John Walker's Electronic House

Rum Doings Episode 18

by on Feb.24, 2010, under Rum Doings, The Rest

In an unprecedented eighteenth episode of Rum Doings we don’t discuss what we will do on Earth about potholes. However, we do quite brilliantly demonstrate how to drink. And then immediately return to our favourite topic of recent times: ketchup. Via some quite astonishing observation comedy, of course. But we promise the ketchup talk is confined to only the beginning.

Then there’s happy stories of service experiences, which leads us to what will be remembered by history as the greatest series of “time” themed puns mankind has ever heard.

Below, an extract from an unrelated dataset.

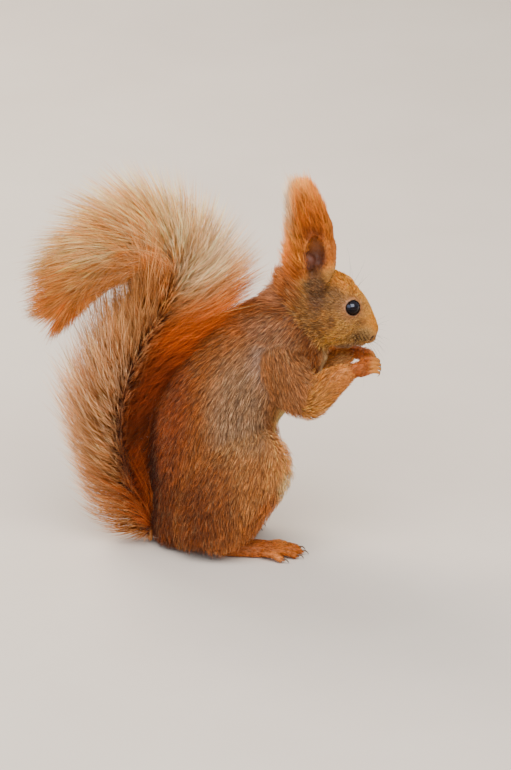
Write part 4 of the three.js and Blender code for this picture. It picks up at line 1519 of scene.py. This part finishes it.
def makeWhiskers():
    material = whiskerMaterial()
    lines = whiskerLines()
    group, thick = whiskerTree(material)
    grow = lines.modifiers.new("grow", "NODES")
    grow.node_group = group
    grow[thick] = whiskers["thick"] * mm
    mesh = bpy.data.meshes.new_from_object(lines.evaluated_get(bpy.context.evaluated_depsgraph_get()))
    lines.modifiers.clear()
    lines.data = mesh
    if not mesh.materials:
        mesh.materials.append(material)
    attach(lines, "root")
    print("whiskers", len(mesh.polygons), "faces")


makeWhiskers()

# claws
clawShape = {
    "toes": [(-6.4, -4, 41, 13), (-3.4, -2, 44, 17), (0, 0.8, 45, 18), (3.6, 3.6, 44, 16), (6.6, 7, 39, 12)],
    "middle": 20.5, "footBack": {"right": 0, "left": 26}, "radius": {"foot": 0.62, "hand": 0.45},
    "rings": 9, "around": 8,
}


def clawMaterial():
    t = Tree("clawHorn")
    grain = t.span(t.noise(900, 3.0), 0.3, 0.7)
    tone = t.mix(grain, rgba((64, 44, 32)), rgba((116, 86, 62)))
    return t.finish(Base_Color=tone, Roughness=t.span(t.noise(500), 0.3, 0.7, 0.28, 0.45))


def makeClaws():
    material = clawMaterial()
    s = clawShape
    for side, sign in sides.items():
        rows = {"foot": [], "hand": []}
        for out, fan, start, long in s["toes"]:
            x, y = start + long - s["footBack"][side], s["middle"] + out
            rows["foot"].append([(x - 1.6, y + fan, 2.6), (x + 0.6, y + fan * 1.06, 2.9),
                                 (x + 2.2, y + fan * 1.14, 1.9), (x + 3.0, y + fan * 1.2, 0.5)])
        for joints in fingerJoints(sign):
            tip = np.array(mirror(joints[-1], sign))
            rows["hand"].append([tip + (0.3, 0.1, 0.8), tip + (0.5, -0.2, -0.6),
                                 tip + (-0.1, -0.3, -1.9), tip + (-1.0, -0.4, -2.7)])
        for limb, paths in rows.items():
            points, tris = [], []
            for path in paths:
                path = [mirror(p, sign) for p in path]
                radii = s["radius"][limb] * np.linspace(1, 0.06, s["rings"]) ** 0.7
                ps, ts = tube(alongPath(path, s["rings"]), radii, s["around"])
                tris.append(ts + sum(len(p) for p in points))
                points.append(ps)
            claws = meshFrom(f"claws{limb.capitalize()}{side.capitalize()}", np.vstack(points),
                             np.vstack(tris), material)
            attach(claws, "root")


makeClaws()
print("claws made")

And welcome to the new job title: the shorekeeper. Then there’s Nick’s racist t-shirt and his mule child.

Then it’s time for part two of The Rules, which those who didn’t want us to do any more will be pleased to learn completes the collection. Where we learn that all our listeners should all embrace death, because they can’t be bothered to promote us or write to us.

There’s a few things we ask for in return for this present. Could you retweet about it, or find a way to tell new people to listen? And writing a review on iTunes helps us a great deal. We’d appreciate it.

To get this episode directly, right click and save here. To subscribe to Rum Doings click here, or you can find it in iTunes here.


35 Comments for this entry

  • Arthur Barnhouse

    1. It’s very easy to spread butter, you take it out and warm it before your toast is finished.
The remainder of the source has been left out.